Half Ironman isn’t quite top of the tree in terms of triathlon distances, it’s not the Hold’em equivalent of our sport. And yet, it’s a race that requires 2 kilometres in the water, 90 kilometres on the bike all chased down with a sour half-marathon. It’s still an angry beast of a thing – it’s still a Sherman Tank.
And so, on an unusually warm September day in the Muskokas, it came to pass that this Sherman Tank, this beast, came slowly rolling over my body, then began forging to the frontline to take apart my sanity piece by piece.
I began to notice it’s effects about half-way through the bike. Lactic acid pooled in my quads, my heart rate rose steadily, lawlessly. I couldn’t get a handle on my body.
Two hours later, with the bike leg behind me and perhaps a dozen kilometres left to run, I felt the true force of the Half Ironman distance. I’d been beaten down, close to submission. I began to question why I ever signed-on for this race, and without realizing, I started preparing my mind to make the decision to quit. I was done. I was ready to take off my running shoes and sit in the roadside shade for the rest of the day. All I needed were some reasons to explain my decision to anybody who actually gave a damn.

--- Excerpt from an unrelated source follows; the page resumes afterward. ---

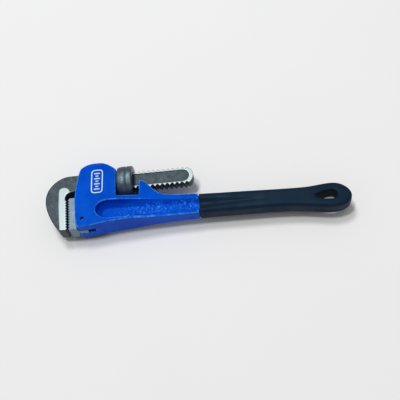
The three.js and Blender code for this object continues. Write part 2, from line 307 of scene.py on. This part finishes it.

This was my second Half Ironman and added to one Try-a-Tri and two Sprint races, it was my fifth triathlon all told. In real terms, I was still a cub with some growing to do. Maybe I’d just bitten off too much because Muskoka was nothing like those other races. It really was a beast and it was staring right at me, angry and hungry, with a fork in one hand and a sharpened knife in the other.